## Task objective
Extract exactly the run of lines starting at the line that holds "pivot_x, pivot_z = stay_pivot()" and ending at the line that holds "obj.parent = empty", both included.

Scripts that build objects:
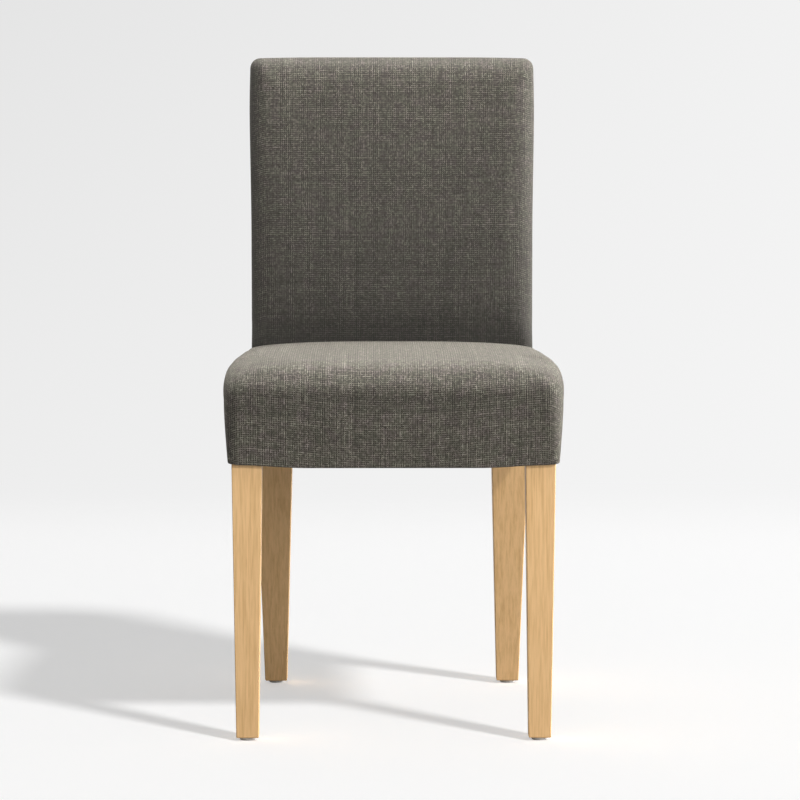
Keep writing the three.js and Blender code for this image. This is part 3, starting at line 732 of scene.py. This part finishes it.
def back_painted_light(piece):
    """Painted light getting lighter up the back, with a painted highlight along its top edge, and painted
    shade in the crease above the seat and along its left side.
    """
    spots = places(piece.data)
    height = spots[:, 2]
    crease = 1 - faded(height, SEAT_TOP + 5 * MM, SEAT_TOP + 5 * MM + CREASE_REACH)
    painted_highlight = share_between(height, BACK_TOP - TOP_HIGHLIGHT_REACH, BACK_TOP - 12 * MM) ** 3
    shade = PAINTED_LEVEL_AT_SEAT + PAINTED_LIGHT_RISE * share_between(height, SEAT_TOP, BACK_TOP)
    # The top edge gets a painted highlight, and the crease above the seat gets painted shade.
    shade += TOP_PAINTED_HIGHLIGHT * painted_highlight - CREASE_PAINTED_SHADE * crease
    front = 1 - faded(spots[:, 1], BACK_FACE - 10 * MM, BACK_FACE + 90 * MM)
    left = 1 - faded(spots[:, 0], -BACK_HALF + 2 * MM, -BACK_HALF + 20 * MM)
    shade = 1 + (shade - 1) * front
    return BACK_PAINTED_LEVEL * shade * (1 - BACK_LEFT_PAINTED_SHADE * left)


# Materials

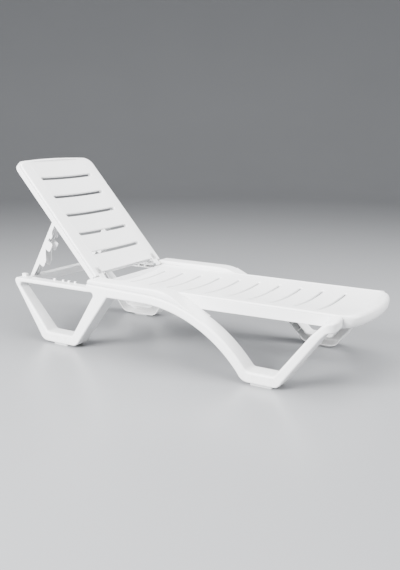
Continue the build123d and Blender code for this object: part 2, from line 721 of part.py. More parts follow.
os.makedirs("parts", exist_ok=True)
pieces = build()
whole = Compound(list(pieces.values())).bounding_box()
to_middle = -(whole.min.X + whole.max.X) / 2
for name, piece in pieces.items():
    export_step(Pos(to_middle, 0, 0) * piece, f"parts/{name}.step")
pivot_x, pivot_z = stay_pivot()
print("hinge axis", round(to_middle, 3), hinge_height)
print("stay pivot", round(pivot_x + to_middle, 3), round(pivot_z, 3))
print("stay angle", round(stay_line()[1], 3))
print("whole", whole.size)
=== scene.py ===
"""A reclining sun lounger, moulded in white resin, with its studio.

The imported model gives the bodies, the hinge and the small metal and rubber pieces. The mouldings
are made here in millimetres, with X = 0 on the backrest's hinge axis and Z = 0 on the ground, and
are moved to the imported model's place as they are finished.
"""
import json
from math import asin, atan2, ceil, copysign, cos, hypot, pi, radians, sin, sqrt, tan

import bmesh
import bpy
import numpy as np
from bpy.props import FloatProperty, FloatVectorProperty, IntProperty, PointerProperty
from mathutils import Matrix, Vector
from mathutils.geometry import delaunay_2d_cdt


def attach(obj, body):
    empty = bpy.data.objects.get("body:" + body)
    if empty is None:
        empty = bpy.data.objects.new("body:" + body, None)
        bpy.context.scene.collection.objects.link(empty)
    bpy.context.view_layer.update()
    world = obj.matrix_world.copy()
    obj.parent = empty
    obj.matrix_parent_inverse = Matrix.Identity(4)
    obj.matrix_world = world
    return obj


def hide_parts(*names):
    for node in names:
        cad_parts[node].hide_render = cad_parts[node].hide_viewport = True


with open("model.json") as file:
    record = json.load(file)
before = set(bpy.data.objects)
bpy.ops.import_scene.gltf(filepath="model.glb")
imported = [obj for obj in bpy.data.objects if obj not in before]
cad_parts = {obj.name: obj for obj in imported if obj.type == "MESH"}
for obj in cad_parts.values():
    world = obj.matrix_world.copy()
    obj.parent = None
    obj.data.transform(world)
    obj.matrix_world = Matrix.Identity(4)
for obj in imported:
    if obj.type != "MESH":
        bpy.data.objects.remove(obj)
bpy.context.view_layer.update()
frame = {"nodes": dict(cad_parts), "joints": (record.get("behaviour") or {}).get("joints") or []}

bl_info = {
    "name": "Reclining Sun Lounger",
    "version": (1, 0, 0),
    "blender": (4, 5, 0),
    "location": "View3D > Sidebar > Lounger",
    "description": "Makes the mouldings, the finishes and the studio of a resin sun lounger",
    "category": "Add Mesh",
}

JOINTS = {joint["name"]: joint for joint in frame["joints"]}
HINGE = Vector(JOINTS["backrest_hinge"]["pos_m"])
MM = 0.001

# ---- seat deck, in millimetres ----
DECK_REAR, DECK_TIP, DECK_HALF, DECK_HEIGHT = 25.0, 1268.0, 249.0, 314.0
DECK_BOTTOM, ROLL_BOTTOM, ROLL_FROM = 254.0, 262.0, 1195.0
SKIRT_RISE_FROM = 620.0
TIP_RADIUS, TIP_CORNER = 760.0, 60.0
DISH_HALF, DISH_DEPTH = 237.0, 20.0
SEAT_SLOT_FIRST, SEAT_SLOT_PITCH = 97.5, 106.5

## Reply
pivot_x, pivot_z = stay_pivot()
print("hinge axis", round(to_middle, 3), hinge_height)
print("stay pivot", round(pivot_x + to_middle, 3), round(pivot_z, 3))
print("stay angle", round(stay_line()[1], 3))
print("whole", whole.size)
=== scene.py ===
"""A reclining sun lounger, moulded in white resin, with its studio.

The imported model gives the bodies, the hinge and the small metal and rubber pieces. The mouldings
are made here in millimetres, with X = 0 on the backrest's hinge axis and Z = 0 on the ground, and
are moved to the imported model's place as they are finished.
"""
import json
from math import asin, atan2, ceil, copysign, cos, hypot, pi, radians, sin, sqrt, tan

import bmesh
import bpy
import numpy as np
from bpy.props import FloatProperty, FloatVectorProperty, IntProperty, PointerProperty
from mathutils import Matrix, Vector
from mathutils.geometry import delaunay_2d_cdt


def attach(obj, body):
    empty = bpy.data.objects.get("body:" + body)
    if empty is None:
        empty = bpy.data.objects.new("body:" + body, None)
        bpy.context.scene.collection.objects.link(empty)
    bpy.context.view_layer.update()
    world = obj.matrix_world.copy()
    obj.parent = empty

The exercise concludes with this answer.